Liz Brown during the Mongol Derby
Liz Brown during the Mongol Derby

1. Grit

You need to dig deep and find your inner John Wayne. You need to be a cowboy (girl) and tame the wild west (or east, as it were). You will have ridden for eight straight hours in the baking sun across the dusty steppe. You will need to change horses. You will watch as three Mongolian herders rope a wild horse from their motorcycles and then wrestle a saddle on its back. Don’t worry, it’s not always this complicated, more often the horses will be tied up waiting for you to pick, just don’t get too close, they like to kick and bite. But if you want the herders respect, you won’t ask for a ‘kind’ horse. Instead, you’ll take a deep breath, swing your leg over the horse you’re given and hold on tight as it bucks, rears and bolts halfway to Russia before it settles down.

 2. An iron stomach

The water smells like woodstove and tastes like goat, but you need to drink it in mass quantities if you don’t want to end up like the rider who was evacuated for kidney failure due to dehydration, or the other rider who started peeing blood because of heat exhaustion. You will eat goat in ways you’ve never thought possible – fried, boiled, steamed, souped. As a hospitable gesture, many Mongolians will offer you sips of ayrag – boozy, fermented horse milk that tastes like liquid parmesan cheese with a bit of fizz. Oh, you’re a vegetarian? That’s cute! You think Genghis Khan conquered half the world on a diet of kale!? It’s all strong smelling and flavoured meat and dairy out there on the steppe, and you better quickly learn to like it. Don’t worry, it’s not all goat gruel. A kindly race official may offer you a sip of Coca-Cola on the fourth day, or you may find a dusty gummy worm tossed aside by the veterinarians 40 kilometres from the finish line.

Liz Brown with friends at the Mongol Derby
Liz Brown with friends at the Mongol Derby

3. Good navigation skills

Most of the riders showing up at the start line of the Mongol Derby are accomplished horsemen (women), but they couldn’t navigate out of their own neighbourhoods.
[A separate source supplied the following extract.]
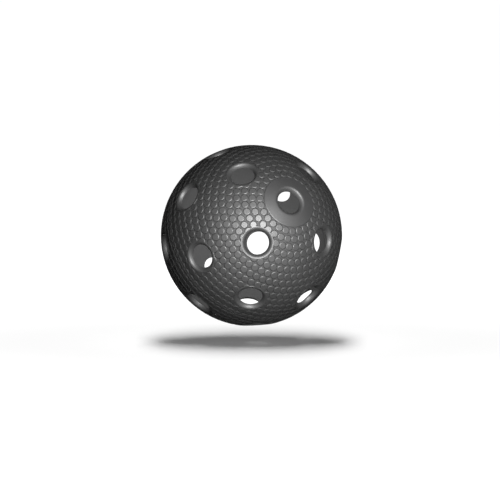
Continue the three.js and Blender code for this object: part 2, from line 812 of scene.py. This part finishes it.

Being a good navigator is as valuable as being a good rider out there in those wide open, unfamiliar spaces. I figured I’d learn to use my GPS while I was on the back of a galloping horse and ended up stuck on the edge of a cliff in the middle of a thunderstorm, having to backtrack a full two kilometres to find the trail again. If you want to avoid an emotional breakdown, don’t make the same mistake.

4. A sense of humour

The skin is going to start peeling off your arse. You will get bucked off and dragged for half a kilometre as Mongolian kids point and laugh at you. If you slow down to try to experience the magic of the wide open spaces, you will get chased by a pack of wild dogs. You will gallop for so many kilometres that you will barf up the goat stew you ate at the previous horse station – while still galloping. One hour you will be aboard a horse you can’t control as it bolts across the countryside, while the next hour you will be desperately trying to encourage movement out of the laziest horse you’ve ever met. All of these situations can cause rage and tears, but the better thing to do is laugh – laugh at the ludicrousness of the situation – a situation you paid half your salary to put yourself in because you were bored and thought you needed an ‘adventure.’
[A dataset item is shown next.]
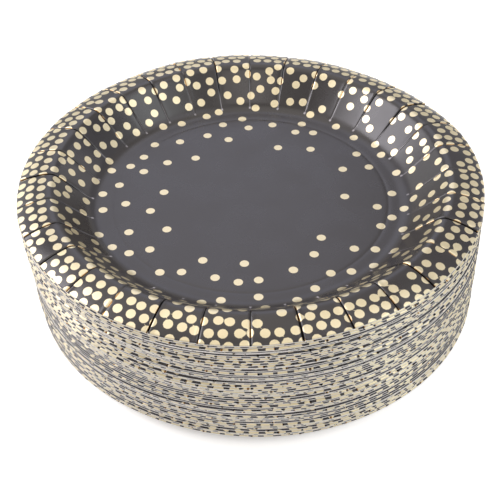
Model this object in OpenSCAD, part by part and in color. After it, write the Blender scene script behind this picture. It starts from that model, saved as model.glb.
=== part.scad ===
// A stack of round pressed-card plates, each nested in the one below.

/* [Stack] */
// Number of plates in the stack
plate_count = 50; // [2:1:50]
// Turn of the top plate, in degrees
top_turn = 5.625; // [0:0.125:11.25]
// Turn from each plate to the next one down, in degrees
turn_step = 137.5; // [0:0.5:180]
// Gap left between a plate's pleats and the plate below
nest_gap = 0.01; // [0.01:0.01:0.3]

/* [Plate] */
// Diameter across the cut edge of the brim
plate_d = 230; // [200:1:260]
// Width of the wall, from the edge of the flat floor out to the crest
wall_w = 25; // [21:0.5:32]
// Depth of the well, from the floor up to the crest
well_depth = 17.3; // [14:0.1:20]
// Thickness of the card
card_t = 0.47; // [0.3:0.01:0.6]

/* [Press ring] */
// Distance from the edge of the floor in to the middle of the press ring
ring_in = 5.3; // [3:0.1:12]
// Width of the press ring
ring_w = 1.2; // [0.6:0.1:3]
// Depth of the press ring in the top of the floor
ring_depth = 0.12; // [0.05:0.01:0.2]

/* [Rim] */
// Width of the brim, from the crest out to the cut edge
brim_w = 15; // [12:0.5:20]
// Drop of the brim, from the crest down to the cut edge
brim_drop = 4; // [3:0.1:6]
// Slope at which the crest hands over to the brim, in degrees
brim_lead = 6; // [2:1:8]
// Radius of the hollow curve where the floor turns up into the wall
foot_r = 11; // [7:0.5:13]
// Radius of the round crest between the wall and the brim
crest_r = 6; // [4:0.5:7]

/* [Pleats] */
// Number of pressed pleats round the wall and brim
pleat_count = 32; // [16:1:40]
// Width of a pleat as an angle round the plate, in degrees
pleat_angle = 1.1; // [0.6:0.1:2]
// Thickness that the gathered card adds under a pleat
pleat_t = 0.47; // [0.2:0.01:0.6]
// Slope of the foot at which a pleat begins, in degrees
pleat_start = 18; // [10:1:30]
// Width of the fold line on top of a pleat as an angle, in degrees
fold_angle = 0.3; // [0.2:0.1:0.5]
// Depth of the fold line on top of a pleat
fold_depth = 0.2; // [0.1:0.01:0.25]

/* [Hidden] */
$fn = 180;
// Each node is one plate, counted from the bottom of the stack.
function plate_name(i) = str("plate_", i < 9 ? "0" : "", i + 1);
// Centres of the foot, crest and brim curves, in a section given as radius and height.
crest_x = plate_d / 2 - brim_w;
floor_x = crest_x - wall_w;
top_z = card_t + well_depth;
foot_at = [floor_x, card_t + foot_r];
crest_at = [crest_x, top_z - crest_r];
// The wall is the straight line that touches both the foot curve and the crest curve.
between = crest_at - foot_at;
wall_slope = atan2(between[1], between[0]) + asin((foot_r + crest_r) / norm(between));
across_wall = [sin(wall_slope), -cos(wall_slope)];
along_wall = [cos(wall_slope), sin(wall_slope)];
// The brim is an arc that carries on from the crest and ends at the cut edge.
crest_end = crest_at + crest_r * [sin(brim_lead), cos(brim_lead)];
brim_chord = [plate_d / 2, top_z - brim_drop] - crest_end;
brim_r = norm(brim_chord) / (2 * sin(atan2(-brim_chord[1], brim_chord[0]) - brim_lead));
brim_at = crest_at - (brim_r - crest_r) * [sin(brim_lead), cos(brim_lead)];
// A plate rests by its pleats on the wall of the plate below.
pitch = (card_t + pleat_t + nest_gap) / cos(wall_slope);
// Length that a pleat leaves free at the ends of what it lies on.
pleat_end = 0.5;
// Straight steps that each curve of the section is made of.
foot_steps = 4;
crest_steps = 4;
brim_steps = 3;

// Points along an arc, from one angle to another.
function arc(at, r, from, to, steps) =
    [for (i = [0 : steps]) let (a = from + (to - from) * i / steps) at + r * [cos(a), sin(a)]];

function reversed(list) = [for (i = [len(list) - 1 : -1 : 0]) list[i]];

// The brim at a depth below its top face, from the crest out to a radius, so that its end is upright.
function brim_line(depth, out_to) =
    arc(brim_at, brim_r - depth, 90 - brim_lead, acos((out_to - brim_at[0]) / (brim_r - depth)), brim_steps);

// The rim at a depth below its top face, from a slope of the foot out to a radius of the brim.
function rim_line(depth, start, out_to) = concat(
    arc(foot_at, foot_r + depth, 270 + start, 270 + wall_slope, foot_steps),
    arc(crest_at, crest_r - depth, 90 + wall_slope, 90 - brim_lead, crest_steps),
    [for (i = [1 : brim_steps]) brim_line(depth, out_to)[i]]
);

// The straight wall alone, at a depth below its top face and short of its two ends.
function wall_line(depth) = [
    foot_at + (foot_r + depth) * across_wall + pleat_end * along_wall,
    crest_at - (crest_r - depth) * across_wall - pleat_end * along_wall
];

// The card itself. The press ring is a shallow groove in the top of the floor.
module plate_section() {
    polygon(concat(
        [[0, 0], [0, card_t]],
        [for (side = [-1 : 1]) [floor_x - ring_in + side * ring_w / 2, card_t - (side == 0 ? ring_depth : 0)]],
        rim_line(0, 0, plate_d / 2),
        reversed(rim_line(card_t, 0, plate_d / 2))
    ));
}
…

Competitors test their physical and mental limits on the backs of wild horses in Mongolia.
Competitors test their physical and mental limits on the backs of wild horses in Mongolia.

 5. The ability to hold your liquor

If you’re lucky enough to finish this 1,000 kilometre adventure, you will now be subjected to three days of partying with a group of people who have stared down death for the last week and a half. They know the definition of “partying like there’s no tomorrow” and will engage in drinking activities such as the ‘boot shoot’ (chugging booze out of someone’s old cowboy boot). When they’ve imbibed a sufficient amount, they will begin herding yaks into the finish camp, which requires you to maintain motor skills while intoxicated so you can avoid being run down by a wayward ruminant.